I was a huge Game of Thrones fan. Note the decisive use of past tense.
The series initially struck me as a refreshingly dark work of fantasy, where magic and fantastic creatures take a more realistic backseat to medieval murders and politics (although murder and politics are largely the same here). Regular watchers of the series will be all too familiar with the constant heartbreak that now defines it; I mistook that – for the first three or four seasons – for a dedication to realism.

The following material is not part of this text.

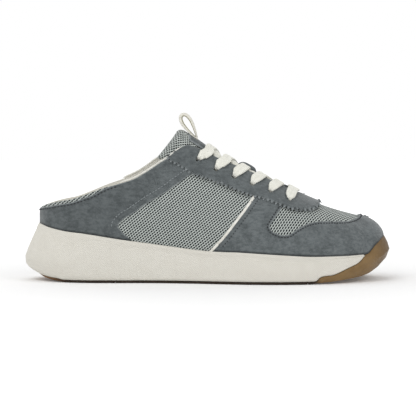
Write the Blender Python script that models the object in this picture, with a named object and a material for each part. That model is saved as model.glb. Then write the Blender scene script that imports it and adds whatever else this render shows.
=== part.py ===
"""Right shoe: a backless lace-up mule sneaker.

It stands on its sole with +X to the toe, +Y to the inner (medial) side and +Z up. The origin is
under the middle of the sole. Every length is in metres.

The sole is worked out from its plan outline and from side profiles, and the upper from the last:
at each station round the foot, a section rises from the sole's rim and curves over to the crown.
"""

import math

import bmesh
import bpy
from mathutils import Vector

# Sole
SOLE_LENGTH = 0.300
BALL_WIDTH = 0.107
HEEL_WIDTH = 0.078
TOE_SWING = 0.014
HEEL_FLARE = 0.012
HEEL_RIM_HEIGHT = 0.0464
WIDEST_HEIGHT = 0.018
EDGE_TUCK = 0.014
OUTSOLE_THICKNESS = 0.0028
BUMPER_WALL = 0.0022
STRIP_SET_BACK = 0.0008
FLARE_CURVE = 1.15
GROOVE_WIDTH = 0.0014
GROOVE_DEPTH = 0.0016
GROOVES = (0.253, 0.763)
STRIP_END = 0.78
BUMPER_START = 0.927
FLOOR_HEIGHT = 0.029
RIM_LIP = 0.0012
INSOLE_THICKNESS = 0.0042
INSOLE_CUP = 0.0030
INSOLE_BEVEL = 0.0022

# Upper
INSTEP_HEIGHT = 0.110
WALL = 0.0022
SUEDE = 0.0010
LIP_HEIGHT = 0.0026
THROAT_GAP = 0.0155
THROAT_CORNER = 0.06
PIPING = 0.0014
PIPING_START = 0.262
PIPING_END = 0.440
STRIPE_WIDTH = 0.0020

# Tongue and laces
TONGUE_PAD = 0.0062
TONGUE_EDGE = 0.0022
TONGUE_START = 0.80
TONGUE_TOP = 0.425
TONGUE_DROOP = 0.052
TONGUE_SPREAD_LOW = 0.27
TONGUE_SPREAD_TOP = 0.52
TONGUE_SLACK = 0.0012
TAB_TOP = 0.434
TAB_LENGTH = 0.013
TAB_WIDTH = 0.022
TAB_THICKNESS = 0.0012
LOOP_WIDTH = 0.009
LOOP_THICKNESS = 0.0017
LOOP_LENGTH = 0.0235
LOOP_OPENING = 0.0055
LOOP_LEAN = 27.0
LOOP_SEAM = 0.0037
LOOP_FOOT = 0.470
LACE_WIDTH = 0.0078
LACE_THICKNESS = 0.0015
LACE_CLEARANCE = 0.0026
LACE_LIFT = 0.0009
EYELET_COUNT = 6
EYELET_HOLE = 0.0042
FIRST_EYELET = 0.470
LAST_EYELET = 0.712
EYELET_SPREAD = 0.0262
KEEPER_LENGTH = 0.0165
KEEPER_WIDTH = 0.009
KEEPER_THICKNESS = 0.0010

# Clearance between pieces that meet, and how deep the tongue's face lies inside the upper's
FIT = 0.0003
TONGUE_DEPTH = WALL + TONGUE_SLACK

# Plan outline and crown, one row for each station from the heel's back to the toe's tip.
# along: share of the sole's length. lateral, medial: shares of the sole's width there. flare: share
# of the heel's flare. crown_along, crown_swing and crown_height: the section's top, as shares of the
# sole's length, of the toe's swing and of the instep's height. upright, flat: how far the section
# runs up from the rim and in along the crown before it turns, as shares of its height and width.
STATION_COLUMNS = (
    "along", "lateral", "medial", "flare", "crown_along", "crown_swing", "crown_height",
    "upright", "flat",
)
STATIONS = (
    (0.000, 0.000, 0.000, 1.00, 0.180, 0.00, 1.36, 0.50, 0.50),
    (0.006, 0.122, 0.122, 0.97, 0.180, 0.00, 1.36, 0.50, 0.50),
    (0.020, 0.218, 0.218, 0.88, 0.184, 0.00, 1.36, 0.50, 0.50),
    (0.050, 0.333, 0.333, 0.72, 0.192, 0.00, 1.36, 0.50, 0.50),
    (0.120, 0.461, 0.461, 0.54, 0.215, 0.00, 1.36, 0.50, 0.50),
    (0.200, 0.500, 0.500, 0.46, 0.252, 0.00, 1.35, 0.50, 0.50),
    (0.320, 0.489, 0.480, 0.42, 0.335, 0.00, 1.28, 0.50, 0.48),
    (0.430, 0.462, 0.428, 0.42, 0.430, 0.00, 1.135, 0.48, 0.46),
    (0.520, 0.462, 0.403, 0.42, 0.520, 0.04, 0.965, 0.46, 0.46),
    (0.600, 0.487, 0.427, 0.43, 0.600, 0.08, 0.843, 0.46, 0.47),
    (0.680, 0.503, 0.474, 0.44, 0.677, 0.18, 0.734, 0.48, 0.50),
    (0.760, 0.480, 0.507, 0.44, 0.750, 0.32, 0.623, 0.52, 0.53),
    (0.830, 0.427, 0.500, 0.44, 0.810, 0.50, 0.553, 0.54, 0.54),
    (0.885, 0.357, 0.470, 0.44, 0.853, 0.64, 0.513, 0.54, 0.52),
    (0.935, 0.260, 0.410, 0.43, 0.890, 0.78, 0.485, 0.52, 0.48),
    (0.970, 0.155, 0.343, 0.42, 0.914, 0.86, 0.467, 0.48, 0.44),
    (0.992, 0.022, 0.245, 0.40, 0.929, 0.90, 0.452, 0.42, 0.40),
    (1.000, -0.131, 0.131, 0.38, 0.936, 0.92, 0.442, 0.40, 0.38),
)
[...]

However, I now realize that the esteemed Mr. R. R. Martin must derive intense erotic pleasure from denying his audience any sort of narrative catharsis. I don’t mean this as a slight against him – for god’s sake, whatever he’s doing certainly seems to be working out for him. But what others seem to consider to be the draw of the show (the fact that absolutely nobody in the series is safe from brutal, horrific, and/or psychologically damaging death, not to mention distressingly imaginative torture and rape) is, to me, the most abhorrent thing about it.
Look, I have no problem with people noting the unpleasant realities of life, nor do I begrudge artists invoking their right to draw attention to them, but I find the greatest strength of fiction to be the creation of something more meaningful than a slew of Chaotic Evil events that cynically mimics life and obstinately denies all but the most cursory resolution (which generally takes the form of someone managing to not die before reaching a physical destination). But as far as I can tell, that’s what GoT has become.
A good story has realistic, relatable characters who develop over time, a compelling plot (usually including subplots), and plot resolutions. Westeros, apparently, is completely devoid of that last thing.
Are you familiar, reader, with the concept of “edging”? It’s a thing lonely, frequently-masturbating men on the internet talk about* that refers to almost reaching orgasm, then denying it. Rinse and repeat. Ostensibly, this makes the eventual orgasm that much more intense, but the caveat is that if done wrong, one’s intimate bits find themselves under too much stress and it can cause extreme pain.
I find Game of Thrones at this point to be like edging gone too far. It’s gone on so long that by the time the series ends, unless fans are all in the fetal position weeping with pain, the resolution may well cause The Sploosh Heard ‘Round The World.
What’s equally – if not more – frustrating to me is the fact that I keep coming back, but not because I’m emotionally invested (which is how a good story should keep its audience). In fact, the awful things that have happened to the main protagonists have taught me not to invest myself, which is alienating and makes further immersion in the world of the story impossible. And it’s not because of the great writing, the excellent production, the realistically flawed, complex characters, or the stellar cast – all of which the show has. I’m just…curious. After all this time, all these dead characters, all the nightmare-inducing points in the tangle of plot threads – how could the story possibly be resolved? What on earth could the eventual payoff be? Or will the end be just like the rest of the show: uncomfortable, cynical, and with no regard for catharsis?
Frankly, I’m getting pretty sick of it. Call me unambitious, but six consecutive seasons of jerking off is a bit too much for me.
*Why do I know this, you ask? My answer is, of course, “shut up”.